Em 20-5-1936, um ano após a sua morte, a autarquia
vilarealense aprovou por unanimidade uma proposta apresentada pelo presidente
Matias Sanches, na qual atribuiu o nome da poetisa sua conterrânea ao antigo
Largo da Fonte, junto do qual se situava aliás a casa onde nascera. Mais tarde,
em Abril de 1966, voltou a autarquia a homenagem a sua memória, descerrando um
busto, da autoria do consagrado escultor Raul Xavier, na pequena praça que tem
o seu nome.
Existe actualmente uma estátua a corpo inteiro na
poetisa, num recanto do jardim que se estende ao longo da bela marginal do seu
“Rio Encantado”, em Vila Real de Santo António.
Para terminar, devemos acrescentar que foi casada
com o Dr. João de Caires e era mãe do distinto médico Dr. Álvaro Guimarães de
Caires, que foi um notável investigador e crítico de arte.

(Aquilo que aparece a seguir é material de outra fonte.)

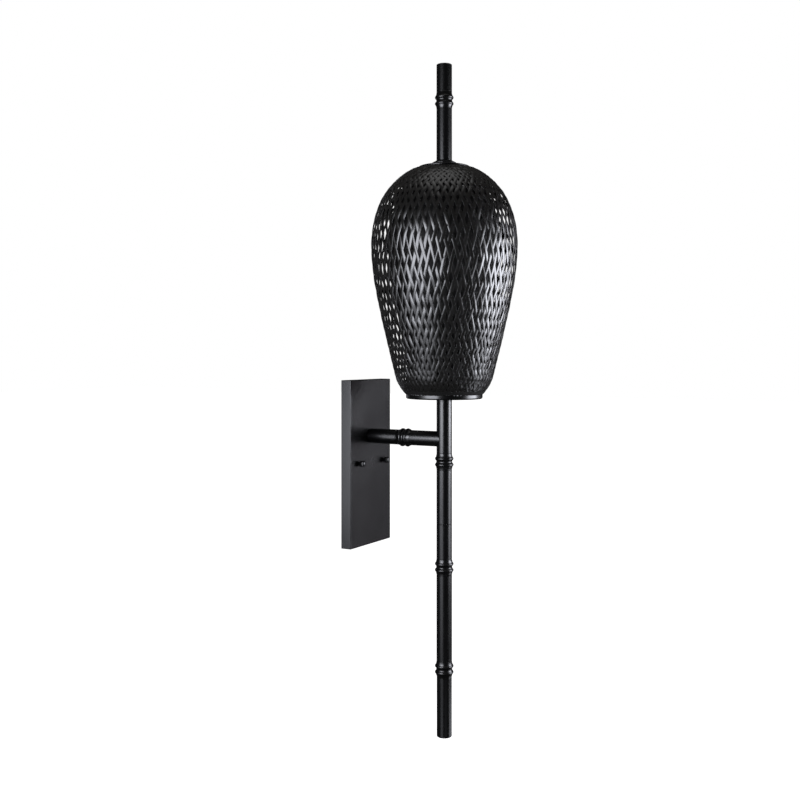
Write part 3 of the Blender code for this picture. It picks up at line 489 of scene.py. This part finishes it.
def make_cap_nut(side):
    """Knurled cap nut with a neck, a straight knurl between two chamfers, and a low crown."""
    node = f"cap_nut_{side}"
    low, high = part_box(node)
    centre = (low + high) / 2
    radius, length = (high.x - low.x) / 2, high.y - low.y
    neck_radius, neck = 3.5 * MM, 2.4 * MM
    teeth, depth = 24, 0.55 * MM
    rings = [
        (0.0, 0.0, 0.0),
        (neck_radius - 0.3 * MM, 0.0, 0.0),
        (neck_radius, 0.3 * MM, 0.0),
        (neck_radius, neck, 0.0),
        (radius - 0.8 * MM, neck + 0.1 * MM, 0.0),
        (radius - 0.1 * MM, neck + 0.6 * MM, depth),
        (radius, neck + 0.9 * MM, depth),
        (radius, length - 2.2 * MM, depth),
        (radius - 0.1 * MM, length - 1.9 * MM, depth),
        (radius - 0.7 * MM, length - 1.3 * MM, 0.0),
        (radius - 1.1 * MM, length - 0.7 * MM, 0.0),
        (radius - 2.0 * MM, length - 0.2 * MM, 0.0),
        (radius - 3.4 * MM, length, 0.0),
        (0.0, length, 0.0),
    ]
    form = bmesh.new()
    loops = []
    count = 4 * teeth
    for r, h, cut in rings:
        ring = []
        for i in range(count if r > 0 else 1):
            reach = r - cut * (0.5 - 0.5 * math.cos(math.tau * i / 4))
            a = math.tau * i / count
            ring.append(form.verts.new((reach * math.cos(a), reach * math.sin(a), h)))
        loops.append(ring)
    for lower, upper in zip(loops, loops[1:]):
        for i in range(count):
            j = (i + 1) % count
            corners = [lower[i % len(lower)], lower[j % len(lower)]]
            corners += [upper[j % len(upper)], upper[i % len(upper)]]
            form.faces.new(list(dict.fromkeys(corners)))
    bmesh.ops.transform(
        form, matrix=Matrix.Translation((centre.x, high.y, centre.z)) @ TO_ROOM, verts=form.verts
    )
    piece_from(f"{node}_fine", form, "black_paint", node, node)


# ---------------------------------------------------------------- shade


def taper_radius(z, widest, slope, knee):
    """Radius under the widest height, where the side bends smoothly into a straight taper."""
    return widest - (math.hypot(slope * (WIDEST_Z - z), knee) - knee)


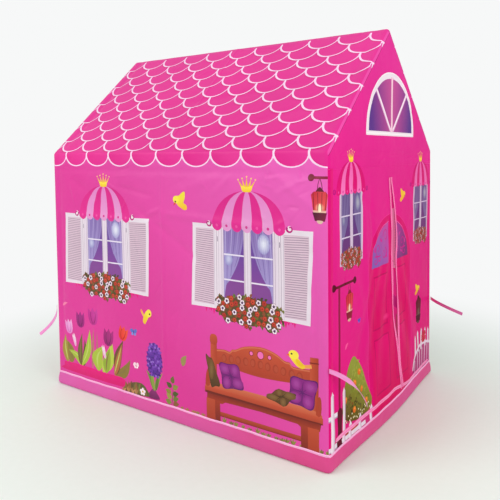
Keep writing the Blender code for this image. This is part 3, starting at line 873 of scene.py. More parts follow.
def frontWindow(seed):
    # A window beside the door: no shutters, darker panes and a smaller flower box.
    art, panes, bars, box = [], [], [], []
    drawCurtainedPanes(panes, bars)
    stamp(art, panes, 0, 0, shade=("3A1E48", 0.5))
    stamp(art, bars, 0, 0, shade=("9A5CA8", 0.26))
    drawAwning(art, ("D2006C", "DE0674", "EE62B0", "F476BC", "D41A80"), 5.5)
    drawCrown(art, 0, 189)
    drawFlowerBox(box, seed, 0.92)
    stamp(art, box, 0, -12, 0.8, shade=("B03A44", 0.2))
    return art


def drawPerchedBird(art, cx, cy):
    # A plump little bird that sits and looks left, placed by the middle of its head.
    def at(points):
        return [(cx + x, cy + y) for x, y in points]
    paint(art, at([(25, -18), (45, -14), (47, -22), (27, -26)]), "F0A050")
    paint(art, at(throughPoints([(-8, -7), (0, -17), (9, -24), (20, -28), (29, -25), (28, -19), (20, -13),
            (12, -6), (5, 2)], 3)), "F2C828", ("F8DE40", (cx + 10, cy - 28), (cx - 2, cy - 4)))
    paint(art, at(throughPoints([(6, -8), (16, -11), (26, -19), (18, -23), (8, -18)], 2)), "EDBE24")
    paint(art, at(oval(0, 0, 13.5, 10.5)), "F8E248")
    paint(art, at([(-12, 1), (-19, -3), (-11, -5)]), "E8622A")
    paint(art, at(oval(-5, 1.5, 2.8, 2.2, steps=8)), "35301C")


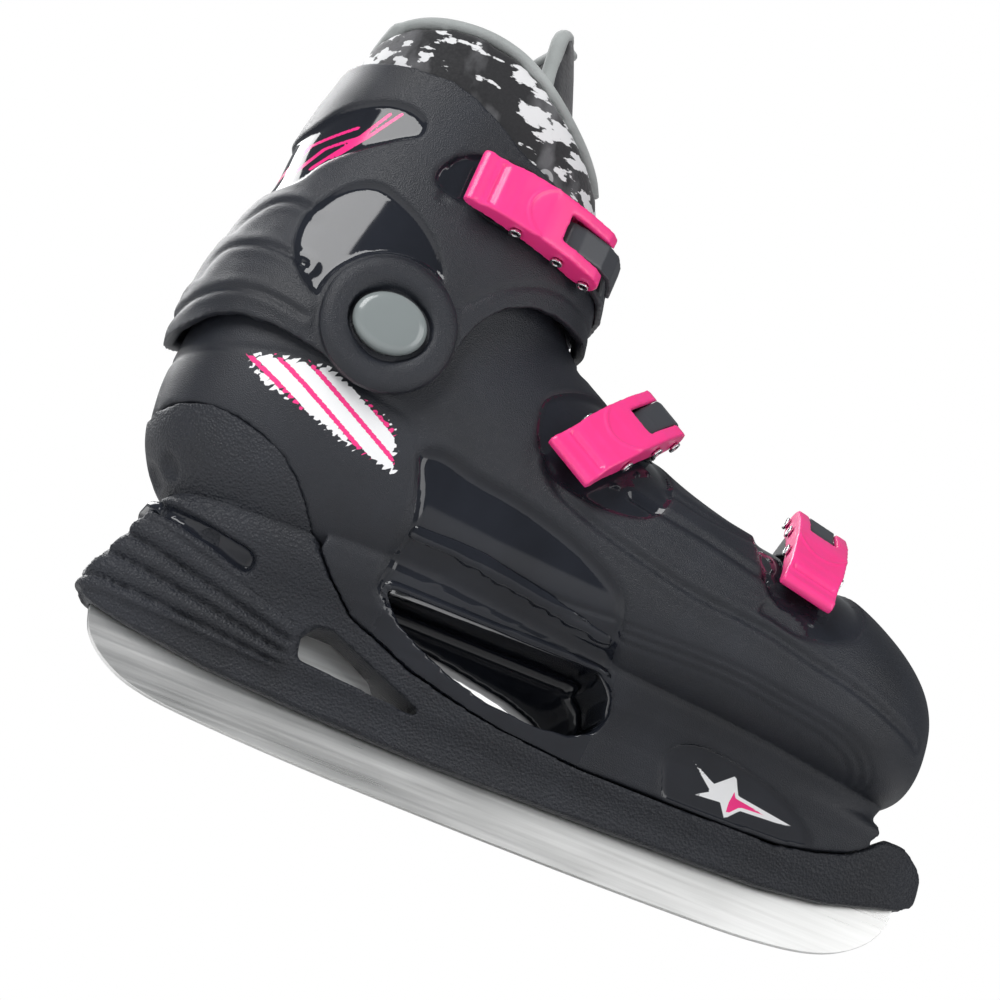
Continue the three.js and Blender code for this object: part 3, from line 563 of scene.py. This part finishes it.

Acima de tudo Luthgarda de Caires foi uma mulher de
campanhas nacionais. E como já aqui dissemos ficará para sempre lembrada como a
criadora do Natal dos Hospitais, que actualmente já não se confina a Lisboa mas
a todo o país, continuando o «Diário de Notícias», tal como na sua origem, a
promover aquela que foi, e continua a ser, a mais louvável das suas
iniciativas.
Em resumo, a obra literária de Luthgarda de Caires
compõe-se dos seguintes títulos: Glycinias, 1910; A bandeira
portuguesa, 1910; Papoulas, 1912; A dança do destino, contos
e narrativas, 1913; A revolta, da autoria de Nelly Roussel, adaptação em
verso de Luthgarda de Caires, 1914; Sombras e cinzas, 1916, (2.ª ed.
195?) O Doutor Vampiro, romance, 1923 Violetas, 1925 O palácio
das três estrelas, novela infantil, 1931.